Las recientes elecciones en Venezuela son un claro reflejo de la crisis democrática, económica y social que atraviesa ese país: desde hace años ha sido el epicentro de una tormenta perfecta donde la democracia ha sido debilitada sistemáticamente, la economía ha colapsado y la sociedad se encuentra en un estado de constante tensión y desesperación.
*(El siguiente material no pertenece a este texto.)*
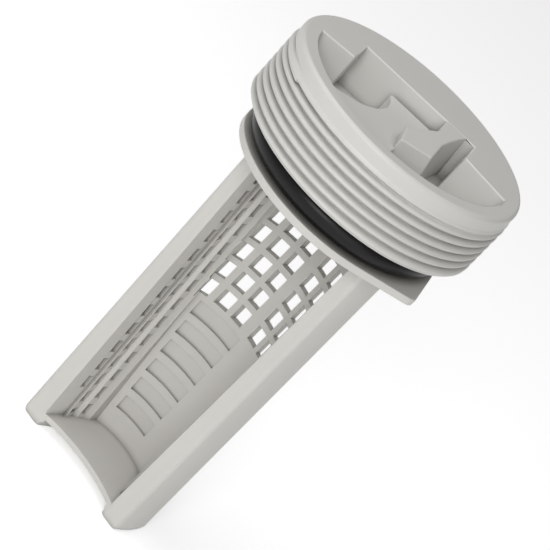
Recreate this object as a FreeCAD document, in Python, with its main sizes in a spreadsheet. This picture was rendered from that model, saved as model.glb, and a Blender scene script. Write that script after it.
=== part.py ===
import FreeCAD, Part
import math
import os
import Sketcher

# Washer pump filter: screw cap, sealing ring and moulded basket.
# Millimetres. +Z runs up the axis, from the basket's feet to the face of the cap.
# The open side of the basket looks along -Y. The origin is on the axis, level with the feet.

V = FreeCAD.Vector
doc = FreeCAD.newDocument("washer_pump_filter")
values = doc.addObject("Spreadsheet::Sheet", "values")

SIZES = [
    # heights along the axis
    ("total_height", 112.2, "feet to cap face"),
    ("cap_height", 16.85, "cap face to the lower edge of the thread"),
    ("flange_top", 89.0, "upper side of the basket flange"),
    ("flange_thick", 1.7, "basket flange"),
    # screw cap
    ("thread_major_r", 29.0, "thread crest"),
    ("thread_depth", 0.72, "crest to root"),
    ("thread_pitch", 2.05, "one turn"),
    ("thread_mouth", 1.45, "width of the thread groove at the crest"),
    ("thread_turns", 6.0, "full-depth turns of the groove"),
    ("thread_end_angle", 245.0, "bearing on the cap where the groove runs out"),
    ("collar_r", 28.6, "plain collar over the thread"),
    ("collar_low", 4.1, "cap face to where the thread diameter begins"),
    ("face_edge_r", 1.0, "rounding round the cap face"),
    ("lead_chamfer", 0.7, "chamfer where the thread starts"),
    ("cap_turn", 19.0, "how far the cap is turned on the basket, degrees"),
    ("grip_r", 24.7, "round wall of the finger grip"),
    ("grip_deep", 10.0, "depth of the finger grip"),
    ("grip_far_y", 11.0, "far wall of the finger grip"),
    ("grip_side_y", 0.8, "straight walls left and right of the notch"),
    ("grip_left_x", -16.5, "left end of the far wall"),
    ("grip_right_x", 13.4, "right end of the far wall"),
    ("grip_edge", 0.4, "bevel on the rim of the grip"),
    ("arm_drop", 1.0, "grip arm below the cap face"),
    ("shelf_drop", 3.6, "shelf in the grip below the cap face"),
    ("shelf_far_y", 7.8, "far edge of the shelf"),
    ("pool_r", 14.2, "round left pool beside the shelf"),
    ("pool_x", -20.5, "centre of the left pool"),
    ("pool_y", 4.2, "centre of the left pool"),
    ("spigot_r", 19.65, "seat of the sealing ring on the cap"),
    ("run_gap", 0.2, "end gap between cap and flange"),
    ("relief_in_r", 14.9, "hollow under the cap, inner wall"),
    ("relief_out_r", 17.8, "hollow under the cap, outer wall"),
    ("relief_top", 99.6, "roof of the hollow under the cap"),
    # turning clip between basket and cap
    ("neck_r", 12.0, "basket neck, runs in the cap"),
    ("neck_clear", 0.08, "radial clearance of the neck in the cap"),
    ("neck_wall", 1.6, "wall of the hollow neck"),
    ("lip_out", 0.8, "clip lip beyond the neck"),
    ("lip_high", 1.6, "height of the clip lip"),
    ("shoulder_z", 94.2, "shoulder in the cap over which the lip clips"),
    ("clip_gap", 0.15, "end gap of the lip over its shoulder"),
    ("chamber_r", 13.4, "chamber in the cap round the clip lip"),
    ("chamber_top", 98.0, "roof of that chamber"),
    # sealing ring
    ("ring_section", 5.4, "section diameter"),
    ("ring_squash", 0.15, "flat the ring takes on its seat"),
    ("ring_z", 92.0, "middle of the ring"),
    # basket
    ("flange_r", 25.3, "flange"),
    ("flange_edge", 0.35, "bevel of the flange"),
    ("lug_run", 15.2, "flange tangent point to the lug corner"),
    ("lug_corner_r", 2.4, "rounding of the lug corner"),
    ("lug_bearing", 19.0, "bearing of the lug's outer side, degrees from +X"),
    ("rail_r", 18.9, "outside of the side rails"),
    ("front_y", -7.8, "front faces of the rails"),
    ("rail_back_y", 1.5, "back edges of the rails"),
    ("rail_skin", 1.5, "outer skin of the hollow rails"),
    ("rail_front_wall", 2.3, "front wall of the hollow rails"),
    ("trough_in_r", 14.0, "inside of the trough under the flange"),
    ("trough_wall", 1.9, "wall of the trough"),
    ("trough_y", -2.0, "centre of the trough's round back"),
    ("draft", 0.9, "mould draft of the trough, degrees"),
    ("floor_low", 2.2, "underside of the floor plate"),
    ("floor_thick", 1.4, "floor plate"),
    ("floor_hollow", 2.4, "how far the floor's front edge bows in"),
    ("arch_half", 12.1, "half width of the arch between the feet"),
    ("arch_r", 1.9, "rounding of the arch into the feet"),
    ("skirt_y", 8.4, "start of the skirt at the back"),
    ("foot_edge", 1.2, "rounding of the feet"),
    # windows
    ("row_pitch", 5.9, "from row to row"),
    ("row_top_z", 80.0, "sill of the top row"),
    ("window_w", 3.5, "square windows, width"),
    ("window_h", 4.2, "square windows, height"),
    ("window_rows", 7, "rows of square windows"),
    ("window_skew", 9.0, "pull direction of the slide that forms the windows, degrees"),
    ("slit_h", 3.8, "side slits, height"),
    ("slit_w", 1.75, "side slits, width"),
    ("slit_rows", 13, "rows of side slits"),
    ("slit_drop", 0.3, "slit sills below the window sills"),
    # louvre panels on the inner back wall
    ("louvre_count", 7, "panels"),
    ("louvre_pitch", 5.95, "from panel to panel"),
    ("louvre_high", 4.6, "height of a panel"),
    ("louvre_deep", 0.75, "depth at a panel's sill"),
    ("louvre_top_z", 38.9, "sill of the top panel"),
    ("louvre_from", -38.0, "bearing of the panels' left ends, degrees from +Y"),
    ("louvre_to", 7.0, "bearing of the panels' right ends"),
]
for row, (alias, number, note) in enumerate(SIZES, 1):
    values.set("A%d" % row, note)
    values.set("B%d" % row, str(number))
    values.setAlias("B%d" % row, alias)
doc.recompute()


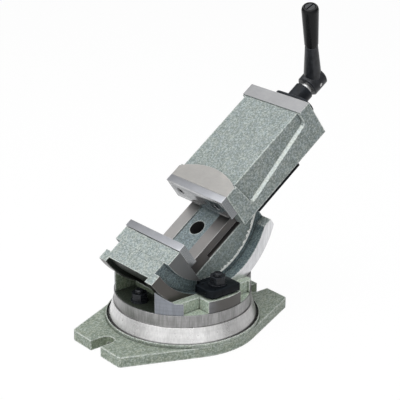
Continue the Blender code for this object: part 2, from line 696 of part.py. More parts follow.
def vise_bed():
    inside_flange = (WEB_RADIUS + FLANGE_RADIUS) / 2
    seat_top = PLATE_BOTTOM - SEAT_GAP
    behind = -2 * CASTING_FACE
    web = [(-SEAT_GAP, seat_top), (-SEAT_GAP, 0), (BED_END, 0), (BED_END, -BED_THICKNESS),
           (ROCKER_END, -BED_THICKNESS)]
    web += arc_between(inside_flange, angle_at_along(inside_flange, ROCKER_END),
                       angle_at_up(inside_flange, 0))
    web += [(behind, 0), (behind, seat_top)]
    maker = Maker(ENAMEL, BED_FRAME, solver="MANIFOLD")
    maker.start("vise_bed", slab(web, BED_HALF_WIDTH))

    flange_top = CASTING_TOP - 2 * CAST_STEP
    flange_end = ROCKER_END + CAST_STEP
    end_angle = -math.asin((FLANGE_END_DROP + AXIS_UP) / LEDGE_RADIUS)
    flange = arc_between(FLANGE_RADIUS, angle_at_along(FLANGE_RADIUS, flange_end),
                         angle_at_up(FLANGE_RADIUS, flange_top))
    flange += arc_between(LEDGE_RADIUS, angle_at_up(LEDGE_RADIUS, flange_top), end_angle)
    flange.append((flange_end, -FLANGE_END_DROP))
    maker.join(slab(flange, FLANGE_HALF_SPAN))

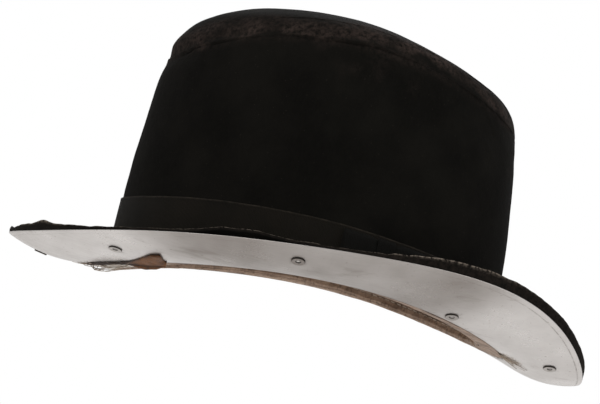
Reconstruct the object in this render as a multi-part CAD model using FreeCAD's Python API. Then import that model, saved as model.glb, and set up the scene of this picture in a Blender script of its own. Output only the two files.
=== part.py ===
import FreeCAD, Part
import math
import os

from FreeCAD import Vector

# Top hat with a metal plate riveted under its brim. Millimetres.
# +X points to the back of the hat, -Y to the wearer's left, +Z up along the crown.
# The origin is the middle of the brim's outline, at the lowest point of the plate.

# Outlines, as half length and half width of an oval
CROWN_HALF = (105.5, 87.0)          # outside of the crown at its foot
PLATE_OUTER_HALF = (160.0, 125.0)   # outer edge of brim and plate
PLATE_INNER_HALF = (116.0, 91.5)    # inner edge of the plate
FOOT_MARGIN = 2.5                   # the brim runs level this far out from the crown's foot

# Heights of the plate's underside round each outline: the terms multiply 1, cos t, cos 2t, ...
# with t = 0 at the back. The brim is low at front and back and high at the sides.
OPENING_LIFT = (14.18, 4.2, -8.1)
INNER_LIFT = (12.88, 3.45, -8.5, -0.95)
OUTER_LIFT = (22.98, 4.85, -15.2, -5.75, -2.75, -1.2)
SIDE_SAG = 2.6                      # how far the plate hangs between its edges, at the sides
BACK_SAG = 4.7
FRONT_SAG = 3.2
END_SAG_POWER = 16                  # the higher, the narrower the sag at back and front

# Thicknesses
PLATE_THICKNESS = 1.0
BOARD_THICKNESS = 1.0
FELT_THICKNESS = 1.6
CROWN_FELT_THICKNESS = 2.5
SHELL_THICKNESS = 1.2
LINING_THICKNESS = 0.35
SWEATBAND_THICKNESS = 1.3
RIBBON_THICKNESS = 0.8
LAYER_GAP = 0.12                    # glue line between two layers

# Brim edge
PLATE_REACHES = (2, 2.15, 2.3, 2.45, 2.6, 2.75, 2.87)
PLATE_BEVEL_WIDTH = 2.2
PLATE_BEVEL_HEIGHT = 0.45
LIP_HEIGHT = (5.0, 0.9, 1.3)        # top of the brim felt's curled edge above the plate's underside
LIP_WIDTH = 3.0
LIP_EDGE_DROP = 0.6                 # the lip's outer corner lies this far below its top
FLAP_RISE = 0.15                    # underside of the leather flap inside the plate
FLAP_END = 1.97                     # reach of its outer edge, just inside the plate

# Crown
CROWN_TOP = 164.2
TIP_EDGE_DROP = (31.6, -2.1, 11.0)  # how far the tip's edge lies below the top, round the oval
TIP_SLUMP = (0.06, 0.29)            # how far the dome sinks inside its edge, as a part of its drop
LENGTH_TAPER = 0.0008               # loss of half length, per square millimetre of height
WIDTH_TAPER = 0.0006
TAPER_START = 22.6
LEAN = -0.00025                     # the crown leans to the front, more towards its top
SHOULDER_SHARE = 0.35               # part of the tip's drop that falls in its rounded shoulder
SHOULDER_POWER = 24
TIP_RINGS = (1.0, 0.985, 0.96, 0.92, 0.86, 0.76, 0.62, 0.45, 0.25, 0.05)
SIDE_ROWS = 9

# Ribbon band and bow
BAND_TOP = (46.1, 0.0, -5.5)
BAND_START_ABOVE_BRIM = 0.4
BOW_ENDS = (7.5, 51.0)              # along X, on the wearer's left side
BOW_KNOT_WIDTH = 9.0
BOW_INSET = 1.5
LOOP_THICKNESS = 1.8
LOOP_GAP = 1.0                      # between the two loops, under the knot
BACKING_INSET = 4.0                 # the backing ends this far inside the loops

# Inside
SWEATBAND_HEIGHT = 38.0
LINING_START = 25.0                 # above the brim, hidden behind the sweatband
REED_SIZE = 1.6
REED_LIFT = 0.2                     # above the brim
REED_SIDES = 6
BACK_TAPE_WIDTH = 14.0
BACK_TAPE_THICKNESS = 0.6
BACK_TAPE_START = 3.0               # above the brim
BACK_TAPE_END = 37.0
TAB_ANGLE = -135.5                  # degrees, the loose leather tab at the front left
TAB_HALF_ANGLE = 6.5
TAB_THICKNESS = 1.2
TAB_REACHES = (1.1, 2.0, 2.15)
TAB_GAP = 0.4                       # below the plate

# Rivets
# Degrees round from the back, and reach across the plate
RIVET_PLACES = (
    (-19.1, 2.63), (-53.7, 2.15), (-94.9, 2.66), (-136.4, 2.53),
    (180.0, 2.57), (132.0, 2.42), (84.0, 2.50), (35.0, 2.40),
)
RIVET_HEAD_RADIUS = 3.5
RIVET_SHANK_RADIUS = 2.0
RIVET_RIM_HEIGHT = 0.6
RIVET_HEAD_GAP = 0.15
WASHER_RADIUS = 4.5
WASHER_THICKNESS = 0.6
RIVET_CLEARANCE = 0.4
DRILL_LENGTH = 24.0

# Layer depths, inwards from the outside of the crown
SHELL_DEPTH = CROWN_FELT_THICKNESS + LAYER_GAP
LINING_DEPTH = SHELL_DEPTH + SHELL_THICKNESS + LAYER_GAP
SWEATBAND_DEPTH = LINING_DEPTH + LINING_THICKNESS + LAYER_GAP
INSIDE_DEPTH = SWEATBAND_DEPTH + SWEATBAND_THICKNESS

# Layer heights, upwards from the plate's underside
BOARD_RISE = PLATE_THICKNESS + LAYER_GAP
FELT_RISE = BOARD_RISE + BOARD_THICKNESS + LAYER_GAP
BRIM_TOP_RISE = FELT_RISE + FELT_THICKNESS

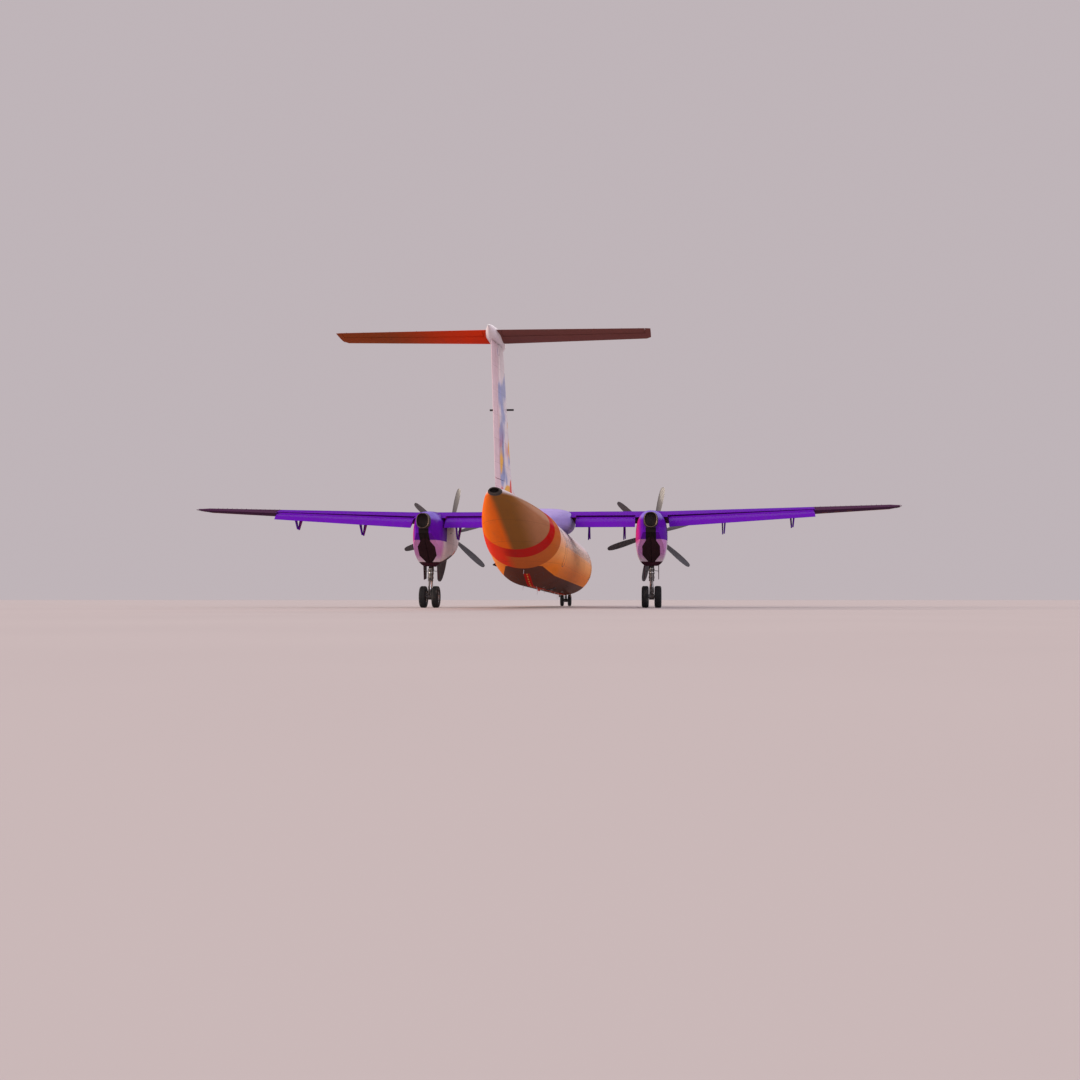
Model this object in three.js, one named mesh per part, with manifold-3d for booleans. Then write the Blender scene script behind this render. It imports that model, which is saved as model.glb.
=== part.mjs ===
// A regional airliner with a high wing, a T-tail and two six-blade propellers, parked on its gear.
// Millimetres. +X is forward, +Y is the left wing tip, +Z is up. A station is a distance aft of the
// nose tip, and a height is measured from the centreline of the round fuselage.

import * as THREE from 'three';
import { mergeVertices } from 'three/addons/utils/BufferGeometryUtils.js';
import Module from 'manifold-3d';

// Whole aircraft
const GROUND_TILT = 1.0; // degrees, nose down
const AXIS_HEIGHT = 1792; // height of the centreline above the ground, carried forward to the nose tip
const SEAM = 0.3; // between fixed pieces that meet
const CLEARANCE = 8; // around pieces that move

// Fuselage
const BODY_SIDES = 32;
const RADOME_END = 950;
const NOSE_END = 5300;
const CABIN_END = 20500;
const REAR_END = 29000;
const CONE_END = 31250;
const OUTLET_END = 31480;

// Wing
const CENTRE_SPAN = 5000; // half of the straight centre section
const WING_INCIDENCE = 1.5;
const WING_CAMBER = 0.03;
const FLAP_NOSE = 0.675; // shares of the wing chord
const FLAP_SHROUD = 0.87;
const FLAP_HINGE = { share: 0.806, drop: 0.294 };
const FLAP_ANGLE = 33; // landing setting
const AILERON_CUT = 0.72;
const AILERON_TRAVEL = 20;

// Tail
const TAIL_HEIGHT = 5840;
const TAIL_SPAN = 4635; // half
const ELEVATOR_CUT = 0.66;
const ELEVATOR_TRAVEL = [-20, 25];
const RUDDER_CUT = 0.62;
const TAB_CUT = 0.8;
const RUDDER_TRAVEL = 18;

// Engines
const NACELLE_Y = 4400;
const THRUST_HEIGHT = 1120;
const PROP_STATION = 11450;
const PROP_BLADES = 6;
const PROP_PHASE = 12; // degrees
const ENGINE = { start: 11800, length: 2100, width: 767, height: 1100, chamfer: 280, centre: 1000 };

// Landing gear
const MAIN_STATION = 16500;
const MAIN_TYRE = { radius: 432, width: 273, rim: 226, spacing: 500, segments: 36 };
const NOSE_STATION = 2570;
const NOSE_TYRE = { radius: 279.5, width: 165, rim: 142, spacing: 370, segments: 30 };
const STEERING_TRAVEL = 70;
const JACK_PAD_RADIUS = 60;

// Front airstair door, on the left
const DOOR = { front: 3970, rear: 4730, sill: -740, head: 960, depth: 60, opens: 122 };

const PAINT = {
  white: { color: 0xe9e4e6, roughness: 0.35, metalness: 0.0 },
  purple: { color: 0x5a1296, roughness: 0.35, metalness: 0.0 },
  orange: { color: 0xd9722e, roughness: 0.4, metalness: 0.0 },
  red: { color: 0xb5281e, roughness: 0.4, metalness: 0.0 },
  belly: { color: 0x4a3b38, roughness: 0.45, metalness: 0.0 },
  dark: { color: 0x2a2226, roughness: 0.5, metalness: 0.1 },
  steel: { color: 0x8d8f94, roughness: 0.35, metalness: 0.8 },
  soot: { color: 0x1d1614, roughness: 0.8, metalness: 0.3 },
  rubber: { color: 0x17171a, roughness: 0.9, metalness: 0.0 },
  blade: { color: 0x25252a, roughness: 0.45, metalness: 0.1 },
};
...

El actual contexto electoral de Venezuela ha estado marcado por la manipulación y el control casi total del régimen sobre todo el proceso. Las denuncias de irregularidades, la falta de transparencia y la intimidación hacia la oposición son moneda corriente. Nicolás Maduro, heredero de Hugo Chávez y quien lleva 13 años en el poder, fue declarado vencedor de las elecciones presidenciales del 28 de julio por el Consejo Nacional Electoral (CNE) con 51.2% de los votos frente a 44.2% de su principal oponente, el exdiplomático Edmundo González Urrutia.
Pero el chavismo, bajo el liderazgo de Maduro, es un flagelo que se instauró décadas atrás y desde entonces ha mantenido una fachada democrática mientras desmantelaba las estructuras que sostienen una verdadera democracia.
Las elecciones se han convertido en un mero instrumento de legitimación más que en una expresión genuina de la voluntad popular. Al restringir la competencia electoral, controlar los medios de comunicación y reprimir cualquier forma de disidencia, el régimen ha asegurado su permanencia en el poder a pesar del creciente descontento popular. Hoy en día el saldo de la represión violenta a las manifestaciones tras los resultados electorales es devastador con 16 muertos y más de mil 500 detenidos, mismos que se suman a las filas de los más de 300 presos políticos que el chavismo mantiene tras las rejas.
En el ámbito económico Venezuela ha experimentado una de las peores crisis de su historia. La hiperinflación, la escasez de productos básicos y el colapso de los servicios públicos han dejado al país en ruinas. Millones de venezolanos han emigrado en busca de mejores condiciones de vida, creando una diáspora que evidencia la magnitud del colapso interno. A esto se suman la inseguridad alimentaria, el acceso limitado a servicios de salud y la constante violación de derechos humanos, que generan una atmósfera de desesperanza.
La crisis migratoria derivada de esta situación ya suma más de siete millones de venezolanos y tiene un impacto significativo no solo en los países vecinos, sino también en aquellos más lejanos, como México. La migración venezolana ha aumentado considerablemente y nuestra nación se ha convertido en un punto de tránsito y, en muchos casos, de destino para miles de venezolanos que huyen de la crisis.
Una ilusión
Pero la tragedia venezolana es tan solo uno de los tantos rostros de la reciente oleada antidemocrática que recorre el mundo.
Los autócratas del siglo XXI ya no llegan al poder por la vía militar, sino que utilizan herramientas democráticas para alcanzar la cima y una vez ahí desmantelan las instituciones y restringen las libertades.
Y sí, la comunidad internacional no debe permanecer indiferente.
Habrá quien tenga la ilusión de que lo que ocurre en Venezuela no le afecta. Pero es solo eso: una ilusión. Sobre todo porque hoy en día la crisis humanitaria más grande del planeta es la crisis de inmigración con más de 110 millones de personas forzadas a huir de sus casas por diversos conflictos.
El laberinto venezolano dejó de ser anecdótico hace mucho tiempo.